地球温暖化等の影響で平均気温が数度上がればこの原理から海水自体が体積を増やし、海の水位が上昇するおそれがあることが理解できます。その影響は氷山や氷河が融けることよりもはるかに大きくなります。
水位が1メートル上昇すると、世界の3分の1の人びとの生活がおびやかされます。大きな河口地帯が水没したり、淡水が塩水になったりするからです。
海面の温度が上昇すると、異常気象や台風が頻繁に発生する原因にもなります。
●解説
この実験はアルコール温度計の原理を示しています。液体は暖められると膨張し、体積が大きくなります。冷えると逆に体積は小さくなります。
水は4℃までこの法則に従い、この温度で密度が最大になり体積は最小になります。温度が4℃より高くなると水は膨張しますが、この温度以下でも膨張し、氷は水の時よりも体積が大きくなります。密度で考えれば、氷は水よりも密度が小さく、したがって、氷は水に浮かぶということが説明できます。湖が底まで凍ることがないというのも、この原理のためです。
海の温度が上昇すると平均潮位が上がるということの一番大きな理由も、この原理に求められます。それは、海が熱膨張するということに他なりません。潮位上昇による影響はいろいろありますが、海岸地帯に人口が集中している場合は、問題が特に深刻になります。
どこのゴミ箱?
◆やってみよう
ゴミ箱のふたを全部開けてみて下さい。
どのゴミ箱が、どの国のものか分かりますか?
◆考えてみよう
豊かな国では1人が1年に300kgから700kgのゴミを出すのに対して、100kgほどしか出さない国もあります。ゴミの中身はいろいろです。有機物(台所からのゴミ)の割合は、先進国のものほど少なくなります。その多くは、プラスティックや包装ゴミの割合が大きくなるからです。
●解説
ゴミ箱の中身は、ゴミを出した人々の生活様式や消費様式に関して多くのことを教えてくれます。このことは人にも都市にも国にもあてはまります。
ある都市の家庭から出るゴミは、その町の社会・経済的な姿をそのまま反映しています。ゴミ分析研究者はゴミからその都市の特徴を決めることができます。

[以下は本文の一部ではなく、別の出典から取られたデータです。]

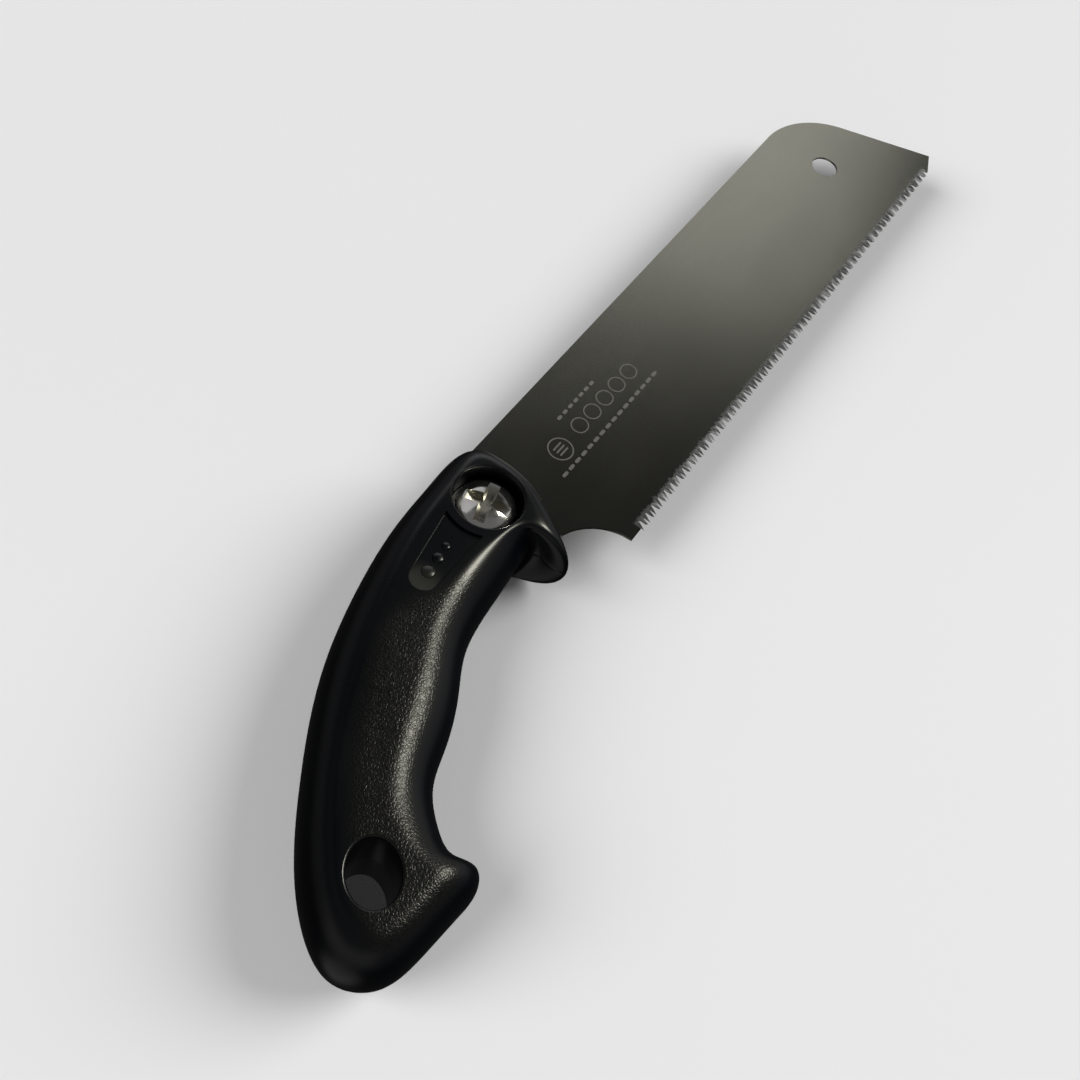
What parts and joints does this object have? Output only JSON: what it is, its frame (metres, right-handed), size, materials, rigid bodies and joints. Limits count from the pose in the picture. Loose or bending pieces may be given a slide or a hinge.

工業が発展し消費が進むにつれて、廃棄物もたくさん出ます。廃棄物の量は、この10年間で50%以上も増えています。
暑さ、寒さ 熱の循環
◆やってみよう
ランプで熱されたアルミ粉の動きを見てみましょう。どんなことが起っているでしょうか。
◆考えてみよう
ランプで暖めると底の方の水は膨張して密度が小さくなります。そのため渦を巻きながら上に昇っていきます。一方、水面の水は昇ってくる水より冷たく、より密度が大きいため、下に降りていって、はじめに底の方にあった水と位置を変えます。このような動きを対流といいます。
大気の中でも、つねに対流が起っています。それは大気が地球の発散する赤外線によって下から暖められているからです。海では暖かい水が水面にあります。温度の違う水の層が混じりあう速度は、空気の場合よりも、もっとゆっくりしています。
●解説
アルミ粉を見ていると、ランプによって暖められた流体の中に流れが発生するのが分かります。この流体は熱くなると膨張し、表面に向かって上昇し、そこで冷えて濃縮され、今度は下降して来ます。こうして動きはいつまでも続きます。
流体では、それが水であっても空気であっても、このような流れが熱を伝え、温度のちがう各層を混ぜ合わせます。これを対流と呼びます。テレビの天気予報でもおなじみですが、地球の回転とともに、この流れが気象状況を変化させているのです。
気象状況の変化には、海が一番大きな役割を果たしています。
・海は雨となる水を大気に与えます。
・赤道の熱を寒い地域に伝達し、夏期に熱を貯え、冬期に放出します。
・空中の二酸化炭素(CO2)を取り込みます。このように、海は気候の調整をしています。